EXERCISE REQUIREMENTS:
Please copy the lines below exactly, from the first one through the line showing "relief, in millimetres.".

RECORDED DATA:
>> Begin

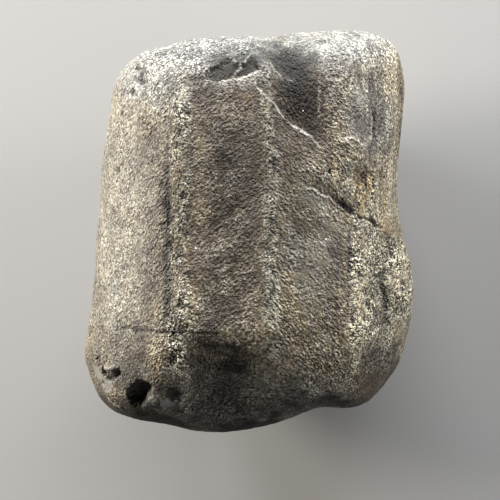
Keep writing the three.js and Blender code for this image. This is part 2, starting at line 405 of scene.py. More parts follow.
@dataclass
class WornBody:
    """The round, worn body of the stone before its fine relief, in millimetres.

    Each surface point is given by the way to it from the middle, so the body is one closed skin.
    """

    front_depth: float = 22.4
    back_depth: float = 23.5
    across_roundness: float = 2.25
    front_roundness: Point = (3.5, 3.8)
    back_roundness: Point = (3.3, 2.5)
    wear: float = 15.0
    rim_softness: float = 0.16
    outline_steps: int = 12
    halvings: int = 40
    radius_table: tuple[Array, Array] = field(init=False)

    def __post_init__(self) -> None:
        """Works out the outline's radius at each angle."""
        self.radius_table = self._outline_radii(self.outline_steps)

    def _outline_radii(self, steps: int) -> tuple[Array, Array]:
        """Samples the smooth closed curve through the outline's points.

        Args:
            steps: Samples between two points.

        Returns:
            Rising angles and the radius at each, running a little past a full turn.
        """
        points = np.array(OUTLINE)
        share = np.arange(steps)[:, None] / steps
        before, start = np.roll(points, 1, axis=0), points
        end, after = np.roll(points, -1, axis=0), np.roll(points, -2, axis=0)
        pull_in, pull_out = (end - before) / 2, (after - start) / 2
        curve = []
        for p, q, m, n in zip(start, end, pull_in, pull_out):
            cubic = 2 * p - 2 * q + m + n
            square = -3 * p + 3 * q - 2 * m - n
            curve.append(p + m * share + square * share**2 + cubic * share**3)
        samples = np.concatenate(curve)
        angles = np.arctan2(samples[:, 1], samples[:, 0])
        radii = np.hypot(samples[:, 0], samples[:, 1])
        order = np.argsort(angles)
        angles, radii = angles[order], radii[order]
        turn = 2 * math.pi
        return (
            np.concatenate([[angles[-1] - turn], angles, [angles[0] + turn]]),
            np.concatenate([[radii[-1]], radii, [radii[0]]]),
        )

    def reach(self, ways: Array) -> Array:
        """Distance from the middle to the body in each unit direction.

        Args:
            ways: Rows of unit directions (u, v, w).

        Returns:
            One distance for each row.
        """
        in_plane = np.hypot(ways[:, 0], ways[:, 1])
        angle = np.arctan2(ways[:, 1], ways[:, 0])
        radius = np.interp(angle, *self.radius_table)
        along_share = np.sin(angle) ** 2
        upper, lower = (
            np.where(ways[:, 2] > 0, front, back)
            for front, back in zip(self.front_roundness, self.back_roundness)
        )
        along = np.where(ways[:, 1] > 0, upper, lower)
        power = self.across_roundness + (along - self.across_roundness) * along_share
        depth = np.where(ways[:, 2] > 0, self.front_depth, self.back_depth)
        shape = ((in_plane / radius) ** power + (np.abs(ways[:, 2]) / depth) ** power) ** (1 / power)
        total = shape**self.wear
        for flat in FLATS:
            normal = np.array(flat.toward) / np.linalg.norm(flat.toward)
            total += np.maximum(0, ways @ normal / flat.at) ** self.wear
        return total ** (-1 / self.wear)

    def outward(self, points: Array) -> Array:
        """The way out of the body at each of its points.

        Args:
            points: Rows of u, v, w on the body.

        Returns:
            Rows of unit directions.
        """
        step = 0.05
        slope = np.zeros_like(points)
        for axis in range(3):
            for sign in (1, -1):
                moved = points.copy()
                moved[:, axis] += sign * step
                length = np.linalg.norm(moved, axis=1)
                slope[:, axis] += sign * (length - self.reach(moved / length[:, None]))
        return slope / np.linalg.norm(slope, axis=1)[:, None]

    def swell_height(self, points: Array) -> Array:
        """Height of all swells at each point of the body.

        Args:
            points: Rows of u, v, w on the body.

        Returns:
            One height in millimetres for each row.
        """
        height = np.zeros(len(points))
        for swell in SWELLS:
            across, along = swell.measure(points)
            fade = on_face(points, swell.side, -2, 3)
            height += fade * swell.height * np.exp(-(across**2) - along**4)
        return height

    def surface(self, ways: Array) -> tuple[Array, Array]:
        """Points of the body with its swells, and the way out at each.

        Args:
            ways: Rows of unit directions.

        Returns:
            Rows of points and rows of unit directions.
        """
        points = ways * self.reach(ways)[:, None]
        out = self.outward(points)
        return points + out * self.swell_height(points)[:, None], out

    def over(self, place: Point, side: Side) -> tuple[Array, Array]:
        """The point of the body over a place of the broad face or of the back.

        Args:
            place: (u, v) in millimetres.
            side: The face or the back.

        Returns:
            The point and the way out there.
        """
        low, high = 0.0, 2 * self.front_depth
        for _ in range(self.halvings):
            middle = (low + high) / 2
            point = np.array([[*place, side * middle]])
            length = np.linalg.norm(point)
            if length < self.reach(point / length)[0]:
                low = middle
            else:
                high = middle
        point = np.array([[*place, side * low]])
        out = self.outward(point)
        return (point + out * self.swell_height(point)[:, None])[0], out[0]

    def cut_scars(self, points: Array) -> tuple[Array, Array]:
        """Cuts the scars and holes into a skin, each as the ellipsoid's inner wall.

        Args:
            points: Rows of points on the skin.

        Returns:
            The cut skin's points, and how deep each now lies below the old skin.
        """
        length = np.linalg.norm(points, axis=1)
        ways = points / length[:, None]
        cut = length.copy()
        for scar in SCARS:
            touch, out = self.over(scar.at, scar.side)
            along = np.array([0.0, 1.0, 0.0]) - out * out[1]
            along /= np.linalg.norm(along)
            across = np.cross(along, out)
            turn = math.radians(scar.spin)
            widen = 1 / math.sqrt(1 - (scar.lift / (1 + scar.lift)) ** 2)
            axes = np.stack([
                (across * math.cos(turn) + along * math.sin(turn)) / (scar.half[0] * widen),
                (along * math.cos(turn) - across * math.sin(turn)) / (scar.half[1] * widen),
                out / (scar.depth * (1 + scar.lift)),
            ])
            middle = touch + out * scar.depth * scar.lift
            direction = ways @ axes.T
            start = -(axes @ middle)
            a = (direction**2).sum(1)
            b = direction @ start
            c = start @ start - 1
            inside = b * b - a * c
            root = np.sqrt(np.maximum(inside, 0))
            near, far = (-b - root) / a, (-b + root) / a
            hit = (inside > 0) & (near > 0) & (far > length)
            softness = self.rim_softness
            mix = np.clip(0.5 + 0.5 * (near - cut) / softness, 0, 1)
            soft = near * (1 - mix) + cut * mix - softness * mix * (1 - mix)
            cut = np.where(hit, np.minimum(soft, cut), cut)
        return ways * cut[:, None], length - cut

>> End

THE RESPONSE:
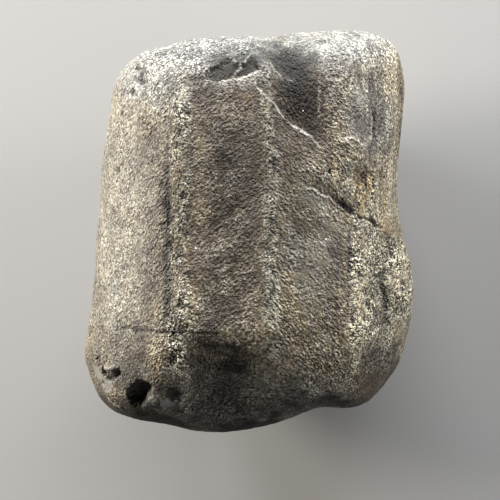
Keep writing the three.js and Blender code for this image. This is part 2, starting at line 405 of scene.py. More parts follow.
@dataclass
class WornBody:
    """The round, worn body of the stone before its fine relief, in millimetres.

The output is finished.